2/10
A dreadfully boring film
10 October 2009
I saw this film in a group of 40-50 people, some of whom seemed to find meaning in it. I thought it was dreadfully boring and might have walked out, which I almost never do, if I hadn't brought three people along with me. Frankly, I found the film as shallow as a mirror, and the reactions of my fellow viewers appeared to me to be reflections of themselves rather than of anything contained in the film. Although several of the actors in this film do a nice job -- particularly Keren Mor as a sexually frustrated and unhappy wife and Yossi Pollak as the father of Simcha (i.e., Joy), played by Sigalit Fuchs -- the plot is neither credible nor interesting.
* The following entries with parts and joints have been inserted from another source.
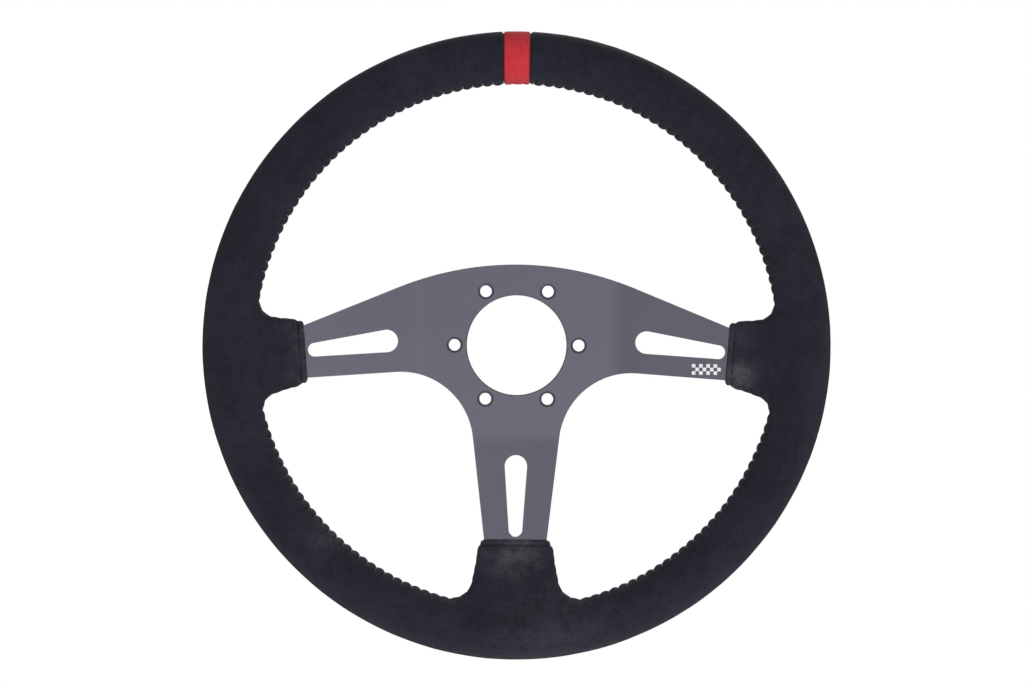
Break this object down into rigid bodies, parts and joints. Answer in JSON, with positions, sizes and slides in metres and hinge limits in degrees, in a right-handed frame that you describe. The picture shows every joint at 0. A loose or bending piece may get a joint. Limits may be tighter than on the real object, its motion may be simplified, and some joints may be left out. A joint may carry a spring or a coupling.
{
  "type": "racing steering wheel",
  "caption": "Round three-spoke racing steering wheel: suede rim sewn along its inner edge, red centre band, dished dark plate with tapered slots, open hub bore and bolt circle.",
  "frame": {"origin": "centre of the hub's rear face, on the wheel's axis, where it sits on a boss or a quick release", "axes": "+Y along the wheel's axis, away from the driver, +Z to twelve o'clock, +X to the driver's right"},
  "size_m": [0.35, 0.0417, 0.3498],
  "materials": {
    "anodised_plate": "dark grey satin anodised",
    "ring_aluminium": "plain drawn rod",
    "rivet_steel": "plain",
    "moulded_foam": "matt moulded skin",
    "black_suede": "black suede with a short nap",
    "red_suede": "red suede with a short nap",
    "black_thread": "waxed black thread",
    "red_thread": "waxed red thread"
  },
  "bodies": {
    "root": {"spoke_plate": "anodised_plate", "rim_ring": "ring_aluminium", "rivet_left_1": "rivet_steel", "rivet_left_2": "rivet_steel", "rivet_right_1": "rivet_steel", "rivet_right_2": "rivet_steel", "rivet_bottom_1": "rivet_steel", "rivet_bottom_2": "rivet_steel", "rim_foam": "moulded_foam", "cover_upper_left": "black_suede", "cover_upper_right": "black_suede", "cover_lower": "black_suede", "centre_band": "red_suede", "thread_upper_left": "black_thread", "thread_upper_right": "black_thread", "thread_lower_left": "black_thread", "thread_lower_right": "black_thread", "thread_band": "red_thread"}
  },
  "joints": []
}
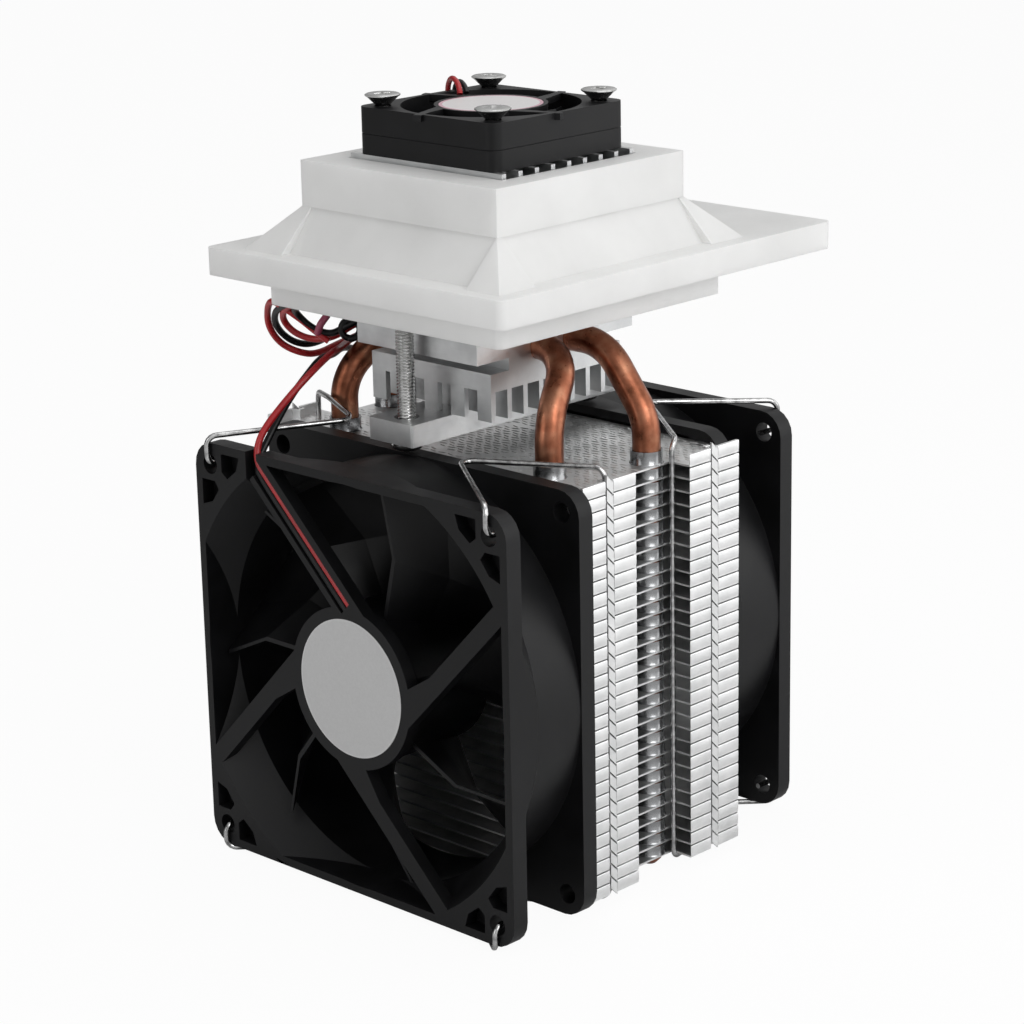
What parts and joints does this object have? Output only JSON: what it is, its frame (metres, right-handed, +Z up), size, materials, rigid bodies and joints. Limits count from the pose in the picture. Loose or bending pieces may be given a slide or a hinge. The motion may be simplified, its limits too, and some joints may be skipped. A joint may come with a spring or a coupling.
{
  "type": "thermoelectric cooling module",
  "caption": "Thermoelectric cooler: small cold-side fan and sink in a white bulkhead, hot base with copper heat pipes, fin stack between two larger fans.",
  "frame": {"origin": "middle of the whole cooler on the surface that its lowest clip wires rest on", "axes": "+Z up along the clamp bolts from the hot side to the cold side, +Y from the front fan to the rear fan, +X to the right seen from the front"},
  "size_m": [0.1, 0.1134, 0.1657],
  "materials": {
    "label_film": "plain satin label film",
    "fan_frame_plastic": "moulded black plastic, fine satin",
    "fan_rotor_plastic": "moulded black plastic, satin",
    "stator_steel": "enamelled windings on a laminated core",
    "bearing_bronze": "sintered bronze",
    "ferrite": "moulded ferrite ring",
    "shaft_steel": "ground steel",
    "spring_wire": "drawn and plated spring wire",
    "screw_steel": "nickel-plated steel",
    "bolt_steel": "zinc-plated steel",
    "sink_aluminium": "extruded, milled",
    "fin_aluminium": "rolled sheet, folded",
    "cut_aluminium": "extruded and milled, satin",
    "copper": "drawn copper, brushed and slightly tarnished",
    "ceramic": "white alumina",
    "semiconductor": "sintered pellets",
    "foam": "closed-cell foam",
    "frosted_plastic": "frosted translucent white plastic"
  },
  "bodies": {
    "root": {"bulkhead_adapter": "frosted_plastic", "clamp_bar": "cut_aluminium", "clamp_bolts": "bolt_steel", "cold_block": "cut_aluminium", "cold_ceramic_plate": "ceramic", "cold_fan_bearing": "bearing_bronze", "cold_fan_frame": "fan_frame_plastic", "cold_fan_label": "label_film", "cold_fan_screws": "screw_steel", "cold_fan_stator": "stator_steel", "cold_heatsink": "sink_aluminium", "fin_stack": "fin_aluminium", "finned_hot_base": "cut_aluminium", "foam_gasket": "foam", "front_fan_bearing": "bearing_bronze", "front_fan_frame": "fan_frame_plastic", "front_fan_label": "label_film", "front_fan_stator": "stator_steel", "front_left_clip": "spring_wire", "front_right_clip": "spring_wire", "heat_pipe_inner": "copper", "heat_pipe_outer": "copper", "hot_ceramic_plate": "ceramic", "pipe_cover_plate": "cut_aluminium", "rear_fan_bearing": "bearing_bronze", "rear_fan_frame": "fan_frame_plastic", "rear_fan_label": "label_film", "rear_fan_stator": "stator_steel", "rear_left_clip": "spring_wire", "rear_right_clip": "spring_wire", "semiconductor_pellets": "semiconductor"},
    "front_fan_spinner": {"front_fan_rotor": "fan_rotor_plastic", "front_fan_magnet": "ferrite", "front_fan_shaft": "shaft_steel"},
    "rear_fan_spinner": {"rear_fan_rotor": "fan_rotor_plastic", "rear_fan_magnet": "ferrite", "rear_fan_shaft": "shaft_steel"},
    "cold_fan_spinner": {"cold_fan_rotor": "fan_rotor_plastic", "cold_fan_magnet": "ferrite", "cold_fan_shaft": "shaft_steel"}
  },
  "joints": [
    {"name": "front_fan_spin", "type": "hinge", "parent": "root", "child": "front_fan_spinner", "pos_m": [0.004, -0.04285, 0.0473], "axis": [0, 1, 0], "continuous": true},
    {"name": "rear_fan_spin", "type": "hinge", "parent": "root", "child": "rear_fan_spinner", "pos_m": [-0.004, 0.03115, 0.0473], "axis": [0, 1, 0], "continuous": true},
    {"name": "cold_fan_spin", "type": "hinge", "parent": "root", "child": "cold_fan_spinner", "pos_m": [0.0005, -0.00585, 0.1581], "axis": [0, 0, 1], "continuous": true}
  ]
}
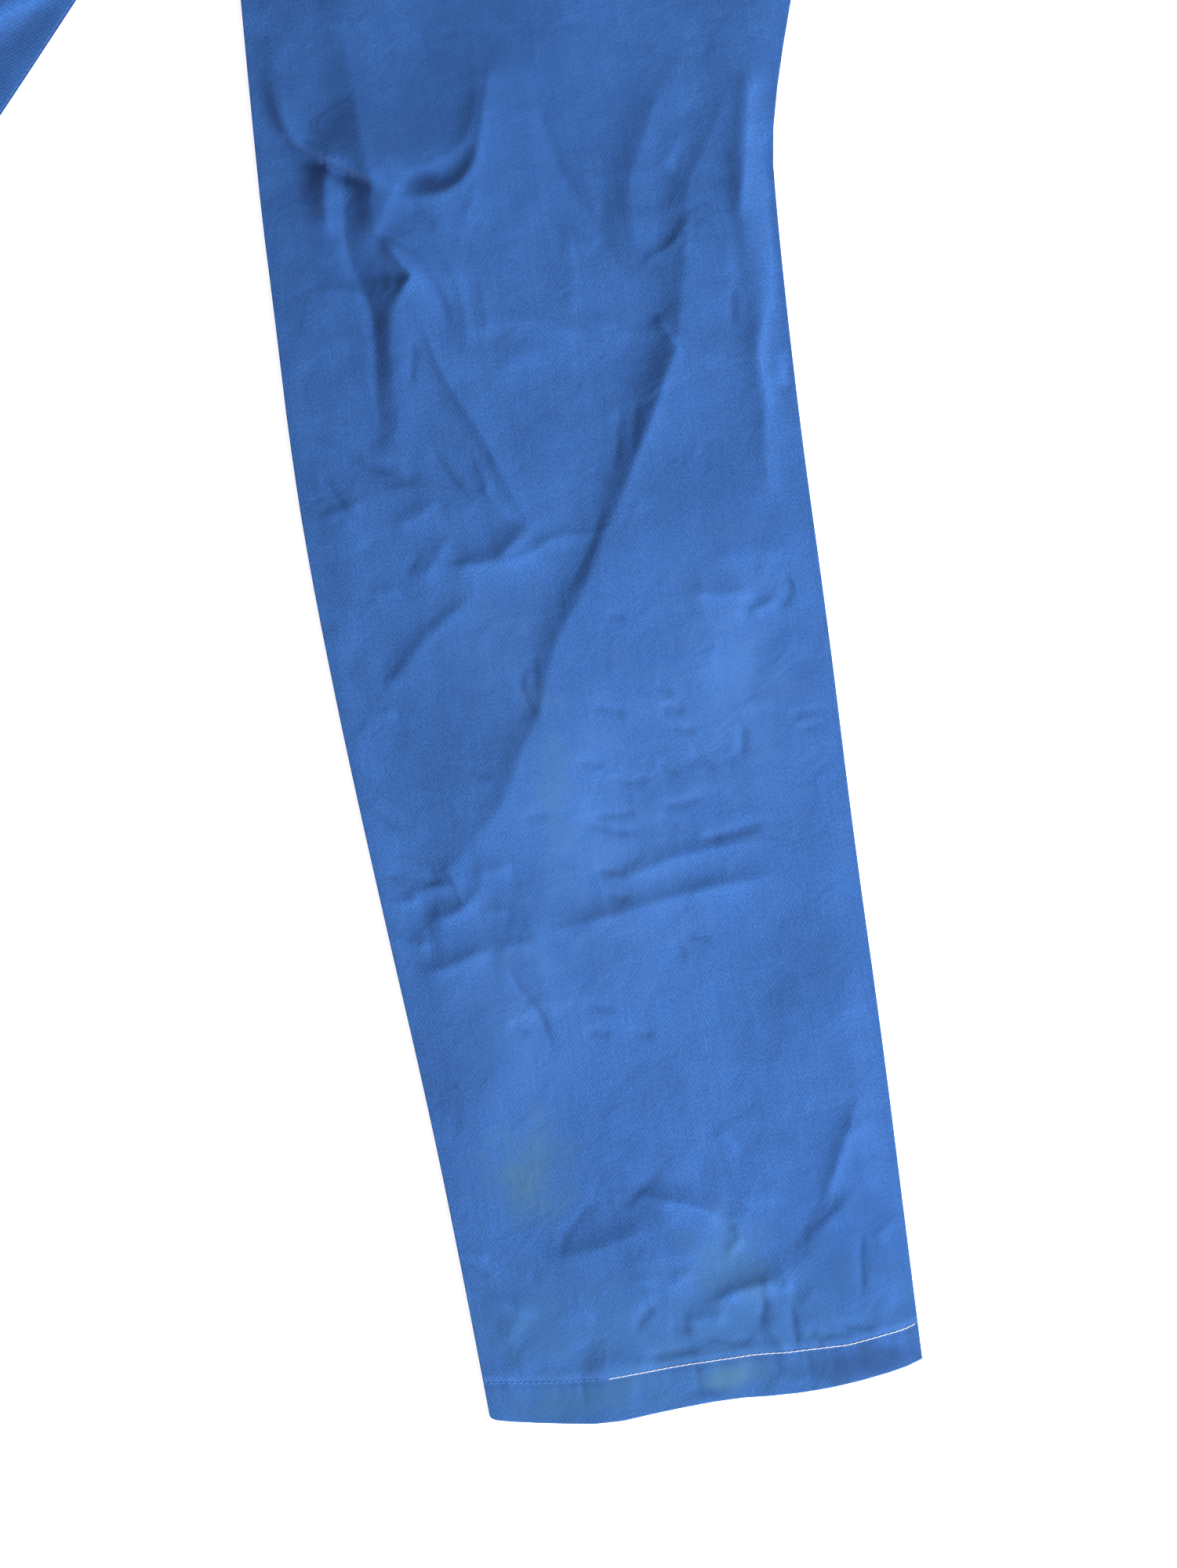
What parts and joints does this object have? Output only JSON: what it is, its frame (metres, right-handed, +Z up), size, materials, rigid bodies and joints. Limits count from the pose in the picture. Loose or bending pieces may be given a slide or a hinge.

One of the people in the audience had the nerve to compare "Joy" to "Annie Hall" and the director, Julie Shies, to Woody Allen. But one needs a microscope to uncover the comic element in "Joy" and Julie Shies's sensibility is similar to Woody Allen's only because they are both Jewish. The film is framed around Yom Kippur and the motif of "return" (minus repentance). I doubt that it will attract much of an audience in the U.S. and, if it does, I would wager that more film-goers will subscribe to my judgment than to that of those who seem willing to give it a higher grade simply because it comes from Israel. I've seen a lot of Israeli films and this is easily the worst.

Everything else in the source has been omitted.